Some studies have suggested that our happiness lies in our genes. Those whose genes have less happiness don’t need to despair, because only part of your happiness level is based on your genes. There is a lot you can do to take control of your happiness. In the piece below the author lists out some ways to chart your happiness journey. Team RetyrSmart
Happiness is in your control. Don’t let your genes bother you
Here are eight super simple ways to boost your happiness
Give yourself quiet time
Most of us are faced with decisions from the moment we wake up (eggs or cereal?) until we go to sleep (book or Netflix?). Of course, having options is great, but sometimes it’s just too much. Decision fatigue can really mess with our moods. The antidote to the stress of decision making the antidote to robotic living is to place self-care higher on your priority list.
Give yourself time and space each day, a distraction-free time when you don’t have to make decisions.
Revisit your childhood passions
When you were growing up, there were probably activities that you truly loved to do, things that really made you happy. But many of us don’t make time for hobbies or past times any more. Try to remember your childhood favourites were — perhaps playing games, reading for pleasure, drawing or exploring — and try doing it as an adult.
The Harvard study found that happier older people returned to their roots when it came to happiness.
Nostalgia has a bad rap as something that makes us sad or long for the past. But feeling nostalgic can actually make us happier.
Check in with yourself
If you’re a people pleaser and/or a mom, you’re probably used to putting other people’s needs and feelings before your own. Before this becomes too much of a habit, remember to check in with yourself. “We need to ask basic questions like, ‘How am I feeling at this moment?’ or if you’re an advanced emotional temperature taker, ‘What do I really want to do about that business decision I need to make?’” Regular check-ins will prevent you from neglecting your own feelings, wants and needs.
If you’re stressed, you’re probably also exhausted and may not be up for exercising, but according to the Mayo Clinic, if you get moving, it could make you happier. It’s no secret that exercise releases endorphins — those are the feel-good neurotransmitters that cause a “runner’s high. Plus, you’ll have the satisfaction of knowing you did something good for your mind and body. That’s a double win for happiness.
Create & maintain relationships
Connections with other people are important.

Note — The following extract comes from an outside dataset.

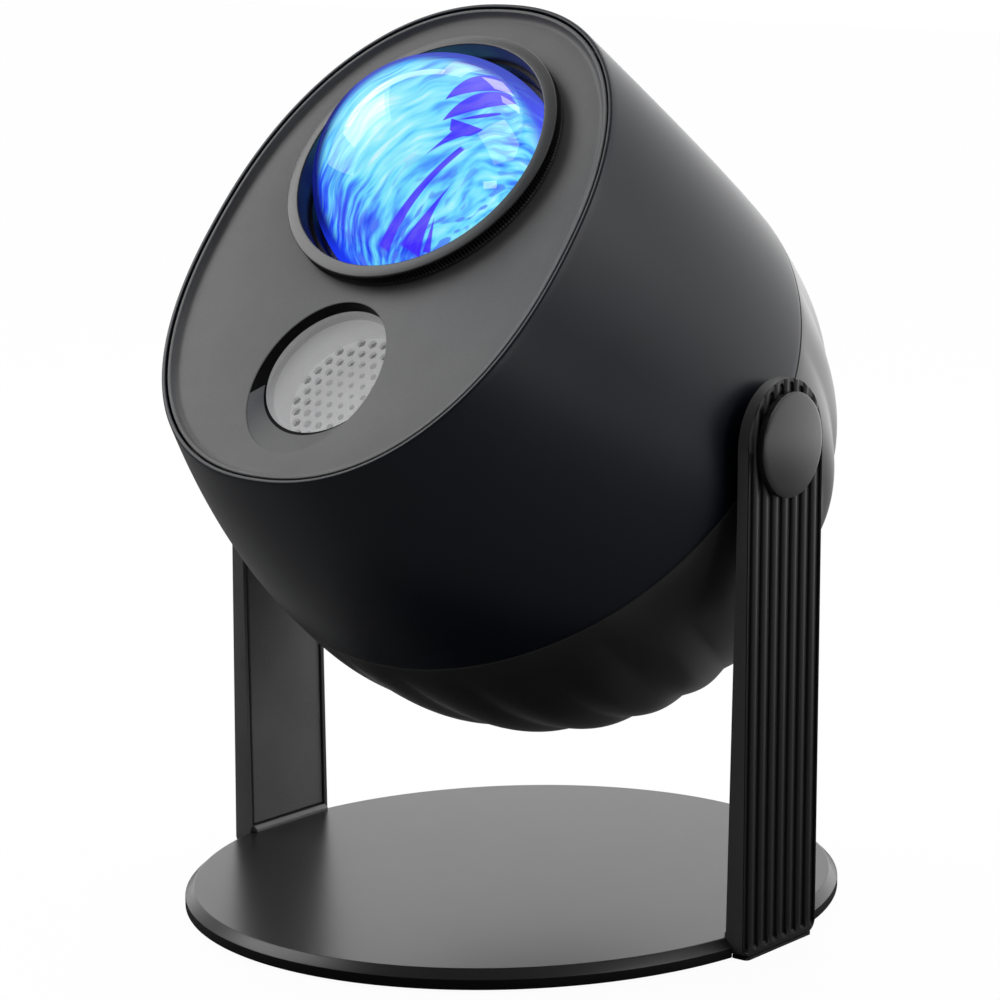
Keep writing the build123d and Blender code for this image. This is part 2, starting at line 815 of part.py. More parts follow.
# ------------------------------------------------------------------ chassis and light engine
with BuildPart() as chassis:
    with BuildSketch(level(chassis_back)):
        with Locations((0, ball_v)):
            Circle(chassis_r)
        with Locations((0, lens_v)):
            Circle(fin_r + 1.5, mode=Mode.SUBTRACT)
        with Locations((0, ball_v)):
            with PolarLocations(boss_ring_r, 4, start_angle=45):
                Circle(screw_hole_r, mode=Mode.SUBTRACT)
    extrude(amount=chassis_top - chassis_back)
    with BuildSketch(level(chassis_top)):
        with Locations(*post_spots):
            Circle(3.2)
            Circle(screw_hole_r, mode=Mode.SUBTRACT)
    extrude(amount=carrier_back - chassis_top)
    for side in (1, -1):
        with BuildSketch(SIDE.offset(side * 56.0)):
            with Locations((0, pivot_z)):
                Circle(8.0)
        extrude(amount=side * 7.5)
    for side in (1, -1):
        with BuildSketch(SIDE.offset(side * 55.0)):
            with Locations((0, pivot_z)):
                Circle(bush_r)
        extrude(amount=side * 15, mode=Mode.SUBTRACT)
    # standoffs for the main board
    with BuildSketch(level(chassis_back)):
        with Locations((0, main_board_v)):
            with GridLocations(*standoff_spread, 2, 2):
                Circle(standoff_r)
    extrude(amount=-standoff_long)

with BuildPart() as chassis_screws:
    with BuildSketch(level(chassis_back)):
        with Locations((0, ball_v)):
            with PolarLocations(boss_ring_r, 4, start_angle=45):
                Circle(screw_r)
    extrude(amount=9)
    with BuildSketch(level(chassis_back)):
        with Locations((0, ball_v)):
            with PolarLocations(boss_ring_r, 4, start_angle=45):
                Circle(2.4)
    extrude(amount=-1.6)

with BuildPart() as heat_sink:
    with BuildSketch(level(chassis_top)):
        with Locations((0, lens_v)):
            Circle(sink_r)
    extrude(amount=sink_top - chassis_top)
    with BuildSketch(level(chassis_top)):
        with Locations((0, lens_v)):
            with GridLocations(fin_pitch, 1, fin_count, 1):
                Rectangle(fin_thick, 2 * fin_r)
            Circle(fin_r, mode=Mode.INTERSECT)
    extrude(amount=-fin_long)

with BuildPart() as led_board:
    with BuildSketch(level(sink_top)):
        with Locations((0, lens_v)):
            Circle(led_board_r)
    extrude(amount=board_thick)

with BuildPart() as led_emitters:
    with BuildSketch(level(sink_top + board_thick)):
        with Locations((0, lens_v)):
            with GridLocations(led_pitch, led_pitch, 2, 2):
                Rectangle(led_size, led_size)
    extrude(amount=1.0)

with BuildPart() as reflector:
    with BuildSketch(LENS):
        with BuildLine():
            Polyline(
                (6.8, sink_top + board_thick),
                (8.2, sink_top + board_thick),
                (22.0, reflector_top),
                (20.6, reflector_top),
                close=True,
            )
        make_face()
    revolve(axis=Axis(LENS.origin, OUT))

condenser_curve = (condenser_r**2 + condenser_rise**2) / 2 / condenser_rise
with BuildPart() as condenser_lens:
    with BuildSketch(LENS):
        with Locations((0, reflector_top + condenser_edge + condenser_rise - condenser_curve)):
            Circle(condenser_curve)
        with Locations((0, reflector_top)):
            Rectangle(
                condenser_r,
                condenser_edge + condenser_rise + 1,
                align=(Align.MIN, Align.MIN),
                mode=Mode.INTERSECT,
            )
    revolve(axis=Axis(LENS.origin, OUT))

# ------------------------------------------------------------------ star projector
with BuildPart() as star_housing:
    with BuildSketch(level(chassis_top)):
        with Locations((0, window_v)):
            Circle(star_tube_r)
            Circle(star_tube_r - star_tube_wall, mode=Mode.SUBTRACT)
    extrude(amount=plate_back - chassis_top)
    with BuildSketch(level(star_floor)):
        with Locations((0, window_v)):
            Circle(star_tube_r - 0.5)
    extrude(amount=star_floor_thick)

star_deck = star_floor + star_floor_thick
with BuildPart() as laser_module:
    with BuildSketch(level(star_deck)):
        with Locations((laser_u, window_v)):
            Circle(laser_r)
    extrude(amount=laser_long)
    with BuildSketch(level(star_deck + laser_long - laser_bore_deep)):
        with Locations((laser_u, window_v)):
            Circle(laser_bore_r)
    extrude(amount=laser_bore_deep, mode=Mode.SUBTRACT)

with BuildPart() as star_motor:
    with BuildSketch(level(star_deck)):
        with Locations((star_motor_u, window_v)):
            Circle(star_motor_r)
    extrude(amount=star_motor_long)
    with BuildSketch(level(star_deck + star_motor_long)):
        with Locations((star_motor_u, window_v)):
            Circle(shaft_r)
    extrude(amount=star_wheel_l + 2.0 - star_deck - star_motor_long)

with BuildPart() as star_wheel:
    with BuildSketch(level(star_wheel_l)):
        with Locations((star_motor_u, window_v)):
            Circle(star_wheel_r)
            Circle(shaft_hole_r, mode=Mode.SUBTRACT)
            with PolarLocations(6.4, 3):
                Circle(1.6, mode=Mode.SUBTRACT)
    extrude(amount=star_wheel_thick)
    with BuildSketch(level(star_wheel_l - star_hub_high)):
        with Locations((star_motor_u, window_v)):
            Circle(star_hub_r)
            Circle(shaft_hole_r, mode=Mode.SUBTRACT)
    extrude(amount=star_hub_high)

# ------------------------------------------------------------------ electronics
board_top = chassis_back - standoff_long
with BuildPart() as main_board:
    with BuildSketch(level(board_top - board_thick)):
        with Locations((0, main_board_v)):
            RectangleRounded(*main_board_size, 3)
    extrude(amount=board_thick)

with BuildPart() as board_parts:
    with BuildSketch(level(board_top - board_thick)):
        with Locations((-16, -10)):
            Rectangle(12, 12)
        with Locations((10, -18)):
            Rectangle(8, 10)
        with Locations((24, -6)):
            Rectangle(10, 7)
    extrude(amount=-1.6)
    with BuildSketch(level(board_top - board_thick)):
        with Locations((-30, -26), (-22, -28)):
            Circle(3.0)
        with Locations((28, -26)):
            Rectangle(7, 7)
    extrude(amount=-6.0)

speaker_rim = speaker_seat + 2.0
with BuildPart() as speaker_basket:
    with BuildSketch(PROFILE):
        with BuildLine():
            Polyline(
                (17.0, speaker_rim),
                (21.0, speaker_rim),
                (21.0, speaker_rim + 1.6),
                (18.2, speaker_rim + 1.6),
                (9.4, speaker_rim + 12.0),
                (9.4, speaker_rim + 19.0),
                (0, speaker_rim + 19.0),
                (0, speaker_rim + 12.0),
                (7.8, speaker_rim + 12.0),
                close=True,
            )
        make_face()
    revolve(axis=Axis(PROFILE.origin, OUT))

with BuildPart() as speaker_cone:
    with BuildSketch(PROFILE):
        with BuildLine():
            Polyline(
                (17.0, speaker_rim),
                (16.2, speaker_rim),
                (6.0, speaker_rim + 9.8),
                (0, speaker_rim + 9.8),
                (0, speaker_rim + 10.4),
                (6.3, speaker_rim + 10.4),
                close=True,
            )
        make_face()
    revolve(axis=Axis(PROFILE.origin, OUT))

# ------------------------------------------------------------------ rear controls
REAR = PROFILE.origin
button_spots = [(u, ball_v + button_dv) for u in button_us]
inlet_spot = (0, ball_v + inlet_dv)


def rear_surface(r):
    """Height l of the rear dome at distance r from its axis."""
    return -rear_depth * sqrt(1 - (r / ball_r) ** 2)


with BuildPart() as rear_cap:
    with BuildSketch(PROFILE):
        Ellipse(ball_r - rear_cap_clear, rear_depth - rear_cap_clear)
        Ellipse(
            ball_r - rear_cap_clear - rear_cap_thick,
            rear_depth - rear_cap_clear - rear_cap_thick,
            mode=Mode.SUBTRACT,
        )
        with Locations((rear_cap_r / 2, -83)):
            Rectangle(rear_cap_r, 30, mode=Mode.INTERSECT)
        with BuildLine():
            Polyline(
                (rear_cap_r - 1.6, seat_back - 0.02),
                (rear_cap_r, seat_back - 0.02),
                (rear_cap_r, rear_surface(rear_cap_r) + 0.6),
                (rear_cap_r - 1.6, rear_surface(rear_cap_r) + 0.6),
                close=True,
            )
        make_face()
    revolve(axis=Axis(REAR, OUT))
    with BuildSketch(level(-90)):
        with Locations(*button_spots):
            Circle(button_r + 0.1)
        with Locations(inlet_spot):
            SlotOverall(2 * inlet_half_u, 2 * inlet_half_v)
        with Locations((0, ball_v - 1.6)):
            with GridLocations(3.4, 3.0, 6, 2):
                Circle(0.7)
    extrude(amount=16, mode=Mode.SUBTRACT)

button_names = ("power_button", "mode_button", "music_button")
buttons = {}
for name, spot in zip(button_names, button_spots):
    face_l = rear_surface(sqrt(spot[0] ** 2 + button_dv**2)) - button_proud
    with BuildPart() as button:
        with BuildSketch(level(face_l)):
            with Locations(spot):
                Circle(button_r)
        extrude(amount=key_back - face_l)
        fillet(button.edges().group_by(Axis(HEAD.origin, OUT))[0], 0.5)
        with BuildSketch(level(key_back)):
            with Locations(spot):
                Circle(button_r + key_flange)
        extrude(amount=key_flange_thick)
        with BuildSketch(level(key_back + key_flange_thick)):
            with Locations(spot):
                Circle(key_stem_r)
        extrude(amount=key_stem_long)
    buttons[name] = button

key_end = key_back + key_flange_thick + key_stem_long
with BuildPart() as button_board:
    with BuildSketch(level(button_board_back)):
        with Locations((0, ball_v)):
            Circle(button_board_r)
    extrude(amount=button_board_thick)
    with BuildSketch(level(button_board_back)):
        with Locations(*button_spots):
            Rectangle(switch_size, switch_size)
    extrude(amount=key_end + button_travel + run_fit - button_board_back)

with BuildPart() as power_inlet:
    with BuildSketch(level(-80.4)):
        with Locations(inlet_spot):
            SlotOverall(2 * inlet_half_u - 0.2, 2 * inlet_half_v - 0.2)
            SlotOverall(2 * inlet_half_u - 0.9, 2 * inlet_half_v - 0.9, mode=Mode.SUBTRACT)
    extrude(amount=7.8)
    with BuildSketch(level(-79.8)):
        with Locations(inlet_spot):
            Rectangle(6.6, 0.7)
    extrude(amount=7.2)
    with BuildSketch(level(-73.6)):
        with Locations(inlet_spot):
            SlotOverall(2 * inlet_half_u - 0.4, 2 * inlet_half_v - 0.4)
    extrude(amount=1.0)

# ------------------------------------------------------------------ write the pieces
pieces = {
    "base_plate": base_plate,
    "foot_pad": foot_pad,
    "right_arm": right_arm,
    "left_arm": left_arm,
    "right_arm_cover": right_arm_cover,
    "left_arm_cover": left_arm_cover,
    "right_foot_strip": right_foot_strip,
    "left_foot_strip": left_foot_strip,
    "right_foot_pad": right_foot_pad,
    "left_foot_pad": left_foot_pad,
    "arm_screws": arm_screws,
    "right_pivot_bolt": right_pivot_bolt,
    "left_pivot_bolt": left_pivot_bolt,
    "right_pivot_cap": right_pivot_cap,
    "left_pivot_cap": left_pivot_cap,
    "right_friction_washer": right_friction_washer,
    "left_friction_washer": left_friction_washer,
    "right_pivot_bush": right_pivot_bush,
    "left_pivot_bush": left_pivot_bush,
    "front_shell": front_shell,
    "rear_shell": rear_shell,
    "face_seal": face_seal,
    "face_panel": face_panel,
    "window_pane": window_pane,
    "star_plate": star_plate,
    "star_plate_retainer": star_plate_retainer,
    "lens_barrel": lens_barrel,
    "focus_ring": focus_ring,
    "lens_cell": lens_cell,
    "dome_lens": dome_lens,
    "ripple_gear": ripple_gear,
    "ripple_glass": ripple_glass,
    "drive_pinion": drive_pinion,
    "drive_motor": drive_motor,
    "disc_carrier": disc_carrier,
    "optics_screws": optics_screws,
    "chassis": chassis,
    "chassis_screws": chassis_screws,
    "heat_sink": heat_sink,
    "led_board": led_board,
    "led_emitters": led_emitters,
    "reflector": reflector,
    "condenser_lens": condenser_lens,
    "star_housing": star_housing,
    "laser_module": laser_module,
    "star_motor": star_motor,
    "star_wheel": star_wheel,
    "main_board": main_board,
    "board_parts": board_parts,
    "speaker_basket": speaker_basket,
    "speaker_cone": speaker_cone,
    "rear_cap": rear_cap,
    "button_board": button_board,
    "power_inlet": power_inlet,
    **buttons,
}
os.makedirs("parts", exist_ok=True)
for name, piece in pieces.items():
    piece.part.label = name
    export_step(piece.part, f"parts/{name}.step")
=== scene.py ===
import json
from math import cos, pi, radians, sin, sqrt

import bmesh
import bpy
import numpy as np
from mathutils import Matrix, Vector
from mathutils.geometry import delaunay_2d_cdt


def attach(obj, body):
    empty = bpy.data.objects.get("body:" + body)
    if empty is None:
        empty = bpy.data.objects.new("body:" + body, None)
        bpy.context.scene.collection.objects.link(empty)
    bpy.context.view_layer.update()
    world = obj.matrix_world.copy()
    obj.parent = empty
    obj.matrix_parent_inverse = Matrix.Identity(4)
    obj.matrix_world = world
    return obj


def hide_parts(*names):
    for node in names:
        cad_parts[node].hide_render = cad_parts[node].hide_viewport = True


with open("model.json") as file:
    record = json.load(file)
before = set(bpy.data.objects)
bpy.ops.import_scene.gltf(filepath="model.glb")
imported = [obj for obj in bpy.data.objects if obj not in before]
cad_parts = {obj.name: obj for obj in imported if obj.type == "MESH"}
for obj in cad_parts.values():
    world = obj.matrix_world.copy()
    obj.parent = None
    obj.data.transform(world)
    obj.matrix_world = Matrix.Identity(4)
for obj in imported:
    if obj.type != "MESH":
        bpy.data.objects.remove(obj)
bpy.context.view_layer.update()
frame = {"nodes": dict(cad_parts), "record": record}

# Star and nebula projector. Sizes in this script are millimetres; MM turns them into Blender's metres.
# Head measures are (u, v, l): u along X, v up the lens face, l out of it, from the tilt axis' middle.
MM = 0.001

PIVOT_Z = 111.5
TILT = radians(42.0)
OUT = np.array((0.0, -cos(TILT), sin(TILT)))
UP = np.array((0.0, sin(TILT), cos(TILT)))
ACROSS = np.array((1.0, 0.0, 0.0))
HEAD_CENTRE = np.array((0.0, 0.0, PIVOT_Z))

BALL_R = 69.5
BALL_V = 1.4
FLAT_X = 68.97
FRONT_L = 63.2
FACE_V = 1.9
LENS_V = 22.3
WINDOW_V = -30.4


# ------------------------------------------------------------------ camera and softboxes
def camera():
    """Long lens, turned 38 degrees to the stand's right and 10.5 degrees above level."""
    turn, lift = radians(37.77), radians(10.52)
    right = Vector((cos(turn), sin(turn), 0))
    back = Vector((sin(turn) * cos(lift), -cos(turn) * cos(lift), sin(lift)))
    up = back.cross(right)
    aim_right, aim_height, distance = -3.3, 91.09, 838.72
    place = Vector((0, 0, aim_height)) + right * aim_right + back * distance
    data = bpy.data.cameras.new("view")
    data.sensor_width = 36.0
    data.lens = 133.67
    data.clip_start = 0.05
    cam = bpy.data.objects.new("view", data)
    facing = Matrix((right, up, back)).transposed().to_4x4()
    cam.matrix_world = Matrix.Translation(place * MM) @ facing
    bpy.context.scene.collection.objects.link(cam)
    bpy.context.scene.camera = cam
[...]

The problem is that when you’re working, running a household and taking care of your family, it can be hard to keep up with friendships. But, according to the Harvard study, it’s pretty important. Personal connection creates mental and emotional stimulation, which are automatic mood boosters, while isolation is a mood buster. That’s reason enough to pick up the phone and make plans with friends, or to make some new connections.
Meditation isn’t for everyone, but if you haven’t given it a try, we highly recommend you do. Meditation can help you relax, focus and tune into your innermost feelings, moment-to-moment.
Set up regular family talks
As easy as it may be to come home, scroll Instagram for a while, then go to bed, taking the time to communicate with your partner and your family can actually make you much happier.
Everyone’s definitely busy, but having regular family dinners or family meetings, where you all share what’s going on in your lives and show support for each other can go a long way in the happiness realm.